The president of the company, on the twenty-eighth day of September, 1894, writes Cox & Webb, your favor of the twenty-seventh instant, inclosing affidavit of claimant, Chas. Baughman, Dr. P. Gr. Collins, the undertaker and friend, m re the death of Matilda Cook, to hand, stating the same had been filed, also letters of guardianship had been received. Also suggesting they should have an affidavit, giving date of birth of insured, also calling for minister’s affidavit.

Under date of October 13, 1894, the president of the company writes Cox & Webb, acknowledging the receipt of theirs of the thirteenth instant, and advising them the minister’s affidavit had been filed with other documents in case of Matilda Cook, deceased. It was admitted upon the trial that the proofs of death were filed September 28, 1894.

While there may be some conflict of authority as to the validity of the limitations stipulated in condition 15 in the policy, yet the great weight of authority sustains such limitation. Riddlesbarger v. Hartford Ins. Co., 7 Wal. 386. But this condition, like all others intended for the benefit of the insurers, may be waived by them. And as the condition is harsh in its bearing on the insured, and works a forfeiture when upheld, the courts will not require very stringent evidence in *549order to defeat its operation. A positive act of the company intended to induce postponement is not necessary. May on Insurance, Sec. 488; Bliss on Life Insurance, Sec. 362.

We hold that appellant, by the conduct of its officers in furnishing the blanks-to enable the beneficiaries to make proofs of death and in the most kindly manner assisting and advising them how to prepare the proofs, and what were required with full knowledge of the time the insured died, waived the limitations stipulated in the policy. The letters written by the officers of appellant to the agents of the beneficiaries are quite convincing that they were not insisting or intending to insist on the limitation.

Their conduct was clearly inconsistent with such insistance, and from this a waiver may be inferred. May on Ins., Sec. 464.

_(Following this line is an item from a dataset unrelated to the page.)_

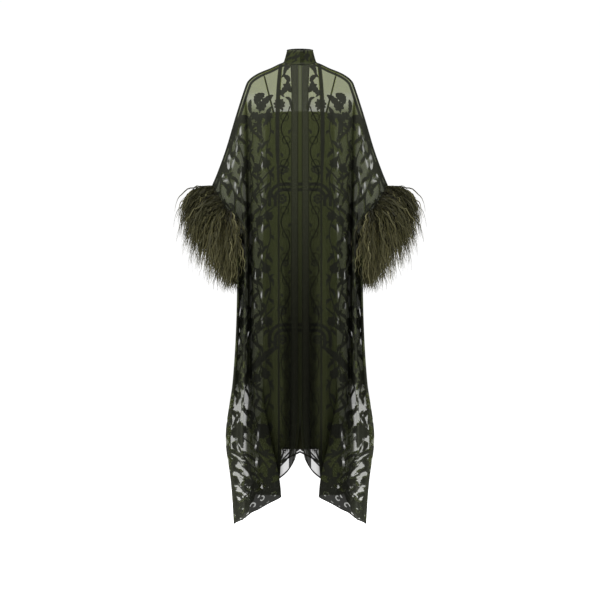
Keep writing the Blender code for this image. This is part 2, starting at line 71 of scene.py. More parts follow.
SHOULDER_LINE = np.array([
    # out, height
    (0.0000, -0.004),
    (0.0475, 0.001),
    (0.0672, 0.012),
    (0.1150, -0.009),
    (0.1650, -0.030),
    (0.1990, -0.055),
    (0.2145, -0.086),
    (0.2496, -0.195),
    (0.2867, -0.320),
    (0.3200, -0.413),
    (0.3430, CUFF_TOP),
])
HEM = {
    "front": (-1.513, -1.575, -1.617, -1.660, -1.662, -1.698, -1.734, -1.756, -1.768, -1.780, -1.782),
    "back": (-1.515, -1.542, -1.580, -1.626, -1.664, -1.698, -1.734, -1.756, -1.768, -1.780, -1.782),
}
HEIGHTS = (-0.10, -0.25, -0.45, -0.60, -0.74, -0.95, -1.22, -1.46, -1.62, -1.80)
FRONT_OUT = (
    # millimetres out: a row for each height, a column for each station
    (0, 42, 80, 125, 165, 195, 212, 222, 230, 236, 240),
    (0, 45, 86, 130, 166, 190, 206, 236, 262, 275, 285),
    (0, 46, 88, 131, 164, 187, 204, 228, 264, 303, 338),
    (0, 46, 89, 131, 162, 184, 202, 215, 232, 250, 264),
    (0, 46, 90, 131, 160, 182, 200, 210, 224, 243, 229),
    (0, 47, 92, 132, 158, 180, 199, 212, 226, 243, 236),
    (0, 49, 96, 138, 150, 172, 198, 218, 233, 259, 248),
    (0, 51, 101, 155, 108, 150, 196, 226, 242, 289, 270),
    (0, 52, 105, 164, 76, 135, 190, 222, 236, 269, 260),
    (0, 52, 105, 164, 74, 130, 186, 218, 234, 257, 251),
)
BACK_OUT = (
    # where the back has its own places: the lower five heights at stations 1 to 6
    (47, 92, 132, 160, 182, 200),
    (49, 96, 138, 164, 184, 202),
    (50, 99, 142, 168, 188, 204),
    (50, 99, 140, 166, 186, 202),
    (50, 98, 138, 164, 184, 200),
)
OUT = {"front": np.array(FRONT_OUT) / 1000, "back": np.array(FRONT_OUT) / 1000}
OUT["back"][5:, 1:7] = np.array(BACK_OUT) / 1000
FRONT_DEPTH = (
    (100, 98, 90, 70, 52, 42, 32, 36, 28, 18, 0),
    (128, 128, 120, 102, 80, 58, 40, 54, 38, 22, 0),
    (134, 135, 130, 114, 91, 62, 28, 70, 52, 62, 0),
    (136, 138, 134, 119, 97, 66, 18, 82, 52, 76, 0),
    (138, 141, 137, 124, 103, 74, 22, 95, 40, 78, 0),
    (141, 144, 142, 130, 112, 85, 30, 100, 35, 70, 0),
    (143, 146, 142, 128, 137, 122, 42, 104, 40, 62, 0),
    (141, 140, 128, 104, 150, 162, 62, 108, 46, 55, 0),
    (136, 132, 118, 96, 152, 170, 85, 110, 55, 48, 0),
    (134, 130, 116, 96, 152, 170, 90, 106, 60, 45, 0),
)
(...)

Why should the appellant spend so much time in' corresponding with the agents of the beneficiaries and in examining the proofs of death and giving instructions with reference to preparation of the same, and also allow the beneficiaries to spend much time and money in preparing the proofs of death, unless it was to have the claim put in shape that it could be paid, and waive the limitation. No other good motive can be supplied for this conduct. Why should appellants receive the proofs and file them in their office if it were not "to adjust and allow this claim and waive the stipulated limitation.

As it is admitted by counsel, the only contention in this case is with reference to condition 15 of the policy, we do not deem it necessary to pass on the other questions suggested, as they are thereby waived.

The judgment of the Circuit Court will be affirmed.